**Required task:**
Print the records below exactly as they appear.

**Provided entries:**
○ ○ ○ ○ ○ ○ ○

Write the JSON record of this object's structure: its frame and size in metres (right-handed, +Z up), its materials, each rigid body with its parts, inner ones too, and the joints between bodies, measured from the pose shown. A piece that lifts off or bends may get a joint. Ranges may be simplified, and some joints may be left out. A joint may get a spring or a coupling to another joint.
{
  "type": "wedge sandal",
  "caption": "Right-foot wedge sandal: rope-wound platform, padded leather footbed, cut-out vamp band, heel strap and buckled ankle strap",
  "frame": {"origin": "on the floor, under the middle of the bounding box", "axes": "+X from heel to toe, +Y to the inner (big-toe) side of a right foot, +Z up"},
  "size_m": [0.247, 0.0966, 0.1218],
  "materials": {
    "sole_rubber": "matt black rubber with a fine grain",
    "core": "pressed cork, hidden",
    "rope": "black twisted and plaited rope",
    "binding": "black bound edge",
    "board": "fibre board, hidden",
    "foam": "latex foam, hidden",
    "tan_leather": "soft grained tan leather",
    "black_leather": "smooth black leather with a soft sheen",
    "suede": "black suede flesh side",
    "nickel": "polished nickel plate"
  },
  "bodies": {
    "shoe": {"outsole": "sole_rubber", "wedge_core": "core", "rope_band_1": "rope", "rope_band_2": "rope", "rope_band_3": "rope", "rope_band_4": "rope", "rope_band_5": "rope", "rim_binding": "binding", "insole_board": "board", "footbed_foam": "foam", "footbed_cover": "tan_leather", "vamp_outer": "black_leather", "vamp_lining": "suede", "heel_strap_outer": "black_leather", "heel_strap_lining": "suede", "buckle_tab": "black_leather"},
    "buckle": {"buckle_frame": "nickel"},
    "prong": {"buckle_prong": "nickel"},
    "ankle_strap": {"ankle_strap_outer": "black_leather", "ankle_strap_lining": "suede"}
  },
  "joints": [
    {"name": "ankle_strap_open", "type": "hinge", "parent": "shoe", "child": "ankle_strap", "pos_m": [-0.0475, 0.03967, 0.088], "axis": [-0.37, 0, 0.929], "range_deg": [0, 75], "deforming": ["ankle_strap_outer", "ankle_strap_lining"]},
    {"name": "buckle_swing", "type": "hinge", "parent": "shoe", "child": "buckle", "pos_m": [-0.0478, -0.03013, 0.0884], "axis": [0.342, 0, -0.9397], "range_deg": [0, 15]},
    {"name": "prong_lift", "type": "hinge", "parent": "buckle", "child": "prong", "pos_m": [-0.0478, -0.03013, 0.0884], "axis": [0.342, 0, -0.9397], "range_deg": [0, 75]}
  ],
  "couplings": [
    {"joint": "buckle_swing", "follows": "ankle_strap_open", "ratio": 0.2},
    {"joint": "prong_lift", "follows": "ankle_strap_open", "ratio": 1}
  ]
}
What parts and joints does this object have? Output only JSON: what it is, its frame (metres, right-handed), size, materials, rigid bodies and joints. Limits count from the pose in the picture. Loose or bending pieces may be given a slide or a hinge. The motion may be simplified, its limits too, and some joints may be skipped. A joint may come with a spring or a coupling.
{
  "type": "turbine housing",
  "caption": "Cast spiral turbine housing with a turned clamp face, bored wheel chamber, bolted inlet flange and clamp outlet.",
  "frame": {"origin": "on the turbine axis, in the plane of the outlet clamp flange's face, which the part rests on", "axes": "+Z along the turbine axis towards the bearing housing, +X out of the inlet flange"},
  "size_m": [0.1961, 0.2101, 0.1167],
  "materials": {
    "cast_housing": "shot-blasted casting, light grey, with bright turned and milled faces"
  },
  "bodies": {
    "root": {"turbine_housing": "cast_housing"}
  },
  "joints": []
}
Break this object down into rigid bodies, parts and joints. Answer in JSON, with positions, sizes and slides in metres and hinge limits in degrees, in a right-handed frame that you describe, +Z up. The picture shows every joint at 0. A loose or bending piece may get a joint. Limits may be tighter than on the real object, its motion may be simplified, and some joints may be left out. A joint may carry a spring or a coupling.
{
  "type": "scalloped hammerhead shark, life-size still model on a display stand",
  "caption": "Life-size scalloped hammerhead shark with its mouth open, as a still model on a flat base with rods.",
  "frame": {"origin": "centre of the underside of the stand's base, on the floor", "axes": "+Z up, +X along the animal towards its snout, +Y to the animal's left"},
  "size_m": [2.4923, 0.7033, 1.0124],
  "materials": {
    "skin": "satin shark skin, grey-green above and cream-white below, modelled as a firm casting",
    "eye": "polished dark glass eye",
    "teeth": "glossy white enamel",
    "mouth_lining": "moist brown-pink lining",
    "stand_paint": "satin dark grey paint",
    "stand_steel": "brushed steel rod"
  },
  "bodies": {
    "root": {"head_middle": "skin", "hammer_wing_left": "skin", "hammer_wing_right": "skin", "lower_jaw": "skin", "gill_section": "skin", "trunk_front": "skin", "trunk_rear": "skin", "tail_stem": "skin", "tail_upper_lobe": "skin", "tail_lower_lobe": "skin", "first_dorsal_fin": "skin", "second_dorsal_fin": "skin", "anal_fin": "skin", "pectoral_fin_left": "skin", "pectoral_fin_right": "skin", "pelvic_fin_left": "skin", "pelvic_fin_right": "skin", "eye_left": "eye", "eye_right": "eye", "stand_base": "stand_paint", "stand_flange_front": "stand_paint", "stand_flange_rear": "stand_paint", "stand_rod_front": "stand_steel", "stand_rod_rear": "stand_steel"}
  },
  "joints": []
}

○ ○ ○ ○ ○ ○ ○

**Task result:**
Write the JSON record of this object's structure: its frame and size in metres (right-handed, +Z up), its materials, each rigid body with its parts, inner ones too, and the joints between bodies, measured from the pose shown. A piece that lifts off or bends may get a joint. Ranges may be simplified, and some joints may be left out. A joint may get a spring or a coupling to another joint.
{
  "type": "wedge sandal",
  "caption": "Right-foot wedge sandal: rope-wound platform, padded leather footbed, cut-out vamp band, heel strap and buckled ankle strap",
  "frame": {"origin": "on the floor, under the middle of the bounding box", "axes": "+X from heel to toe, +Y to the inner (big-toe) side of a right foot, +Z up"},
  "size_m": [0.247, 0.0966, 0.1218],
  "materials": {
    "sole_rubber": "matt black rubber with a fine grain",
    "core": "pressed cork, hidden",
    "rope": "black twisted and plaited rope",
    "binding": "black bound edge",
    "board": "fibre board, hidden",
    "foam": "latex foam, hidden",
    "tan_leather": "soft grained tan leather",
    "black_leather": "smooth black leather with a soft sheen",
    "suede": "black suede flesh side",
    "nickel": "polished nickel plate"
  },
  "bodies": {
    "shoe": {"outsole": "sole_rubber", "wedge_core": "core", "rope_band_1": "rope", "rope_band_2": "rope", "rope_band_3": "rope", "rope_band_4": "rope", "rope_band_5": "rope", "rim_binding": "binding", "insole_board": "board", "footbed_foam": "foam", "footbed_cover": "tan_leather", "vamp_outer": "black_leather", "vamp_lining": "suede", "heel_strap_outer": "black_leather", "heel_strap_lining": "suede", "buckle_tab": "black_leather"},
    "buckle": {"buckle_frame": "nickel"},
    "prong": {"buckle_prong": "nickel"},
    "ankle_strap": {"ankle_strap_outer": "black_leather", "ankle_strap_lining": "suede"}
  },
  "joints": [
    {"name": "ankle_strap_open", "type": "hinge", "parent": "shoe", "child": "ankle_strap", "pos_m": [-0.0475, 0.03967, 0.088], "axis": [-0.37, 0, 0.929], "range_deg": [0, 75], "deforming": ["ankle_strap_outer", "ankle_strap_lining"]},
    {"name": "buckle_swing", "type": "hinge", "parent": "shoe", "child": "buckle", "pos_m": [-0.0478, -0.03013, 0.0884], "axis": [0.342, 0, -0.9397], "range_deg": [0, 15]},
    {"name": "prong_lift", "type": "hinge", "parent": "buckle", "child": "prong", "pos_m": [-0.0478, -0.03013, 0.0884], "axis": [0.342, 0, -0.9397], "range_deg": [0, 75]}
  ],
  "couplings": [
    {"joint": "buckle_swing", "follows": "ankle_strap_open", "ratio": 0.2},
    {"joint": "prong_lift", "follows": "ankle_strap_open", "ratio": 1}
  ]
}
What parts and joints does this object have? Output only JSON: what it is, its frame (metres, right-handed), size, materials, rigid bodies and joints. Limits count from the pose in the picture. Loose or bending pieces may be given a slide or a hinge. The motion may be simplified, its limits too, and some joints may be skipped. A joint may come with a spring or a coupling.
{
  "type": "turbine housing",
  "caption": "Cast spiral turbine housing with a turned clamp face, bored wheel chamber, bolted inlet flange and clamp outlet.",
  "frame": {"origin": "on the turbine axis, in the plane of the outlet clamp flange's face, which the part rests on", "axes": "+Z along the turbine axis towards the bearing housing, +X out of the inlet flange"},
  "size_m": [0.1961, 0.2101, 0.1167],
  "materials": {
    "cast_housing": "shot-blasted casting, light grey, with bright turned and milled faces"
  },
  "bodies": {
    "root": {"turbine_housing": "cast_housing"}
  },
  "joints": []
}
Break this object down into rigid bodies, parts and joints. Answer in JSON, with positions, sizes and slides in metres and hinge limits in degrees, in a right-handed frame that you describe, +Z up. The picture shows every joint at 0. A loose or bending piece may get a joint. Limits may be tighter than on the real object, its motion may be simplified, and some joints may be left out. A joint may carry a spring or a coupling.
{
  "type": "scalloped hammerhead shark, life-size still model on a display stand",
  "caption": "Life-size scalloped hammerhead shark with its mouth open, as a still model on a flat base with rods.",
  "frame": {"origin": "centre of the underside of the stand's base, on the floor", "axes": "+Z up, +X along the animal towards its snout, +Y to the animal's left"},
  "size_m": [2.4923, 0.7033, 1.0124],
  "materials": {
    "skin": "satin shark skin, grey-green above and cream-white below, modelled as a firm casting",
    "eye": "polished dark glass eye",
    "teeth": "glossy white enamel",
    "mouth_lining": "moist brown-pink lining",
    "stand_paint": "satin dark grey paint",
    "stand_steel": "brushed steel rod"
  },
  "bodies": {
    "root": {"head_middle": "skin", "hammer_wing_left": "skin", "hammer_wing_right": "skin", "lower_jaw": "skin", "gill_section": "skin", "trunk_front": "skin", "trunk_rear": "skin", "tail_stem": "skin", "tail_upper_lobe": "skin", "tail_lower_lobe": "skin", "first_dorsal_fin": "skin", "second_dorsal_fin": "skin", "anal_fin": "skin", "pectoral_fin_left": "skin", "pectoral_fin_right": "skin", "pelvic_fin_left": "skin", "pelvic_fin_right": "skin", "eye_left": "eye", "eye_right": "eye", "stand_base": "stand_paint", "stand_flange_front": "stand_paint", "stand_flange_rear": "stand_paint", "stand_rod_front": "stand_steel", "stand_rod_rear": "stand_steel"}
  },
  "joints": []
}